1. Failing and talking about it. Making mistakes can be so uncomfortable, and, let’s face it, embarrassing. Even painful. And while I absolutely believe that each of us should give ourselves #PermissionToScrewUp, it can be so hard to publicly own up to failure. That pain and embarrassment we feel might be the exact reason we choose not to share our failures. Maybe we fear judgment or what other people might think about us. We don’t have many societal examples of people admitting and owning their mistakes, which contributes to us being less likely to speak up. It makes us feel like we have to keep it to ourselves. But here’s the thing: We have to talk about it. We have to own our mistakes. We have to acknowledge them out in the open if we’re ever going to create psychological safety. And that has to start at the top: Leaders must set the example of what making mistakes and owning up to them looks like. When we talk openly about failure, acknowledge what we could have done better, and commit to learning from it, we create an environment where others feel safer to fail outwardly. We create spaces where instead of being seen as something to run from, failure is seen as growth. We can create resiliency by thinking about how we can do things better next time and the lessons we can take from the experience. The less taboo failure becomes, the more human we can be in how we approach it. It's uncomfortable, but it leads us to feeling safe.
2. Having courageous conversations. When you care about people and you work closely with them, it can be really uncomfortable to give feedback and have difficult conversations. Just like I used to withhold giving growth feedback, I think people have a tendency to keep quiet about the hard stuff because we don't want to hurt anyone or make them uncomfortable. It’s easy to tell yourself, “Oh, it doesn’t matter that much. I don’t need to tell them.” But you do.
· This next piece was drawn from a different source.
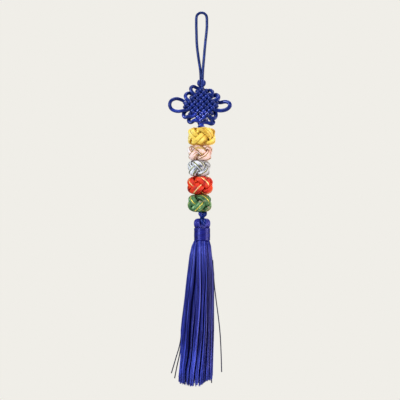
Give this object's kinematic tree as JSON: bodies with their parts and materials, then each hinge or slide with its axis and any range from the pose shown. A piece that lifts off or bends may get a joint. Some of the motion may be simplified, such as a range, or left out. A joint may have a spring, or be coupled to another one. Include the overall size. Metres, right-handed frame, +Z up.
{
  "type": "knotted tassel ornament",
  "caption": "Hanging ornament of one doubled cord: a loop, a flat endless knot with looped ears, a stack of interlaced fabric balls and a long silk tassel with a wrapped neck.",
  "frame": {"origin": "the inside of the top of the hanging loop, where a peg or hook bears", "axes": "+Z up, +X to the right as seen from the front, the front of the knot facing -Y"},
  "size_m": [0.0634, 0.028, 0.3716],
  "materials": {
    "cord": "satin",
    "tassel_silk": "satin",
    "yellow_fabric": "satin",
    "pink_fabric": "satin",
    "silver_fabric": "satin",
    "red_fabric": "satin",
    "green_fabric": "satin"
  },
  "bodies": {
    "root": {"hanging_loop": "cord", "top_knot": "cord", "endless_knot_right": "cord", "endless_knot_left": "cord", "yellow_ball": "yellow_fabric", "pink_ball": "pink_fabric", "silver_ball": "silver_fabric", "red_ball": "red_fabric", "green_ball": "green_fabric", "core_cords": "cord", "lower_knot": "cord", "tassel_threads": "tassel_silk", "tassel_band": "tassel_silk"}
  },
  "joints": []
}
If people don’t have the courage to be honest with us about the things we need to change or work on, how will we ever know? And if you never give feedback, then people don’t know where they stand with you. That is actually what makes them feel unsafe. That’s why my team and I stick to our 24-hour rule for feedback: Because we give it promptly, we always know where we stand with each other. I never want my team to question whether I'm thinking something and not expressing it. So yes, hearing about ways you can improve might sting for a moment, but it also builds trust. Having courageous conversations shows people that you care enough about them to be honest, and they will trust you because of that.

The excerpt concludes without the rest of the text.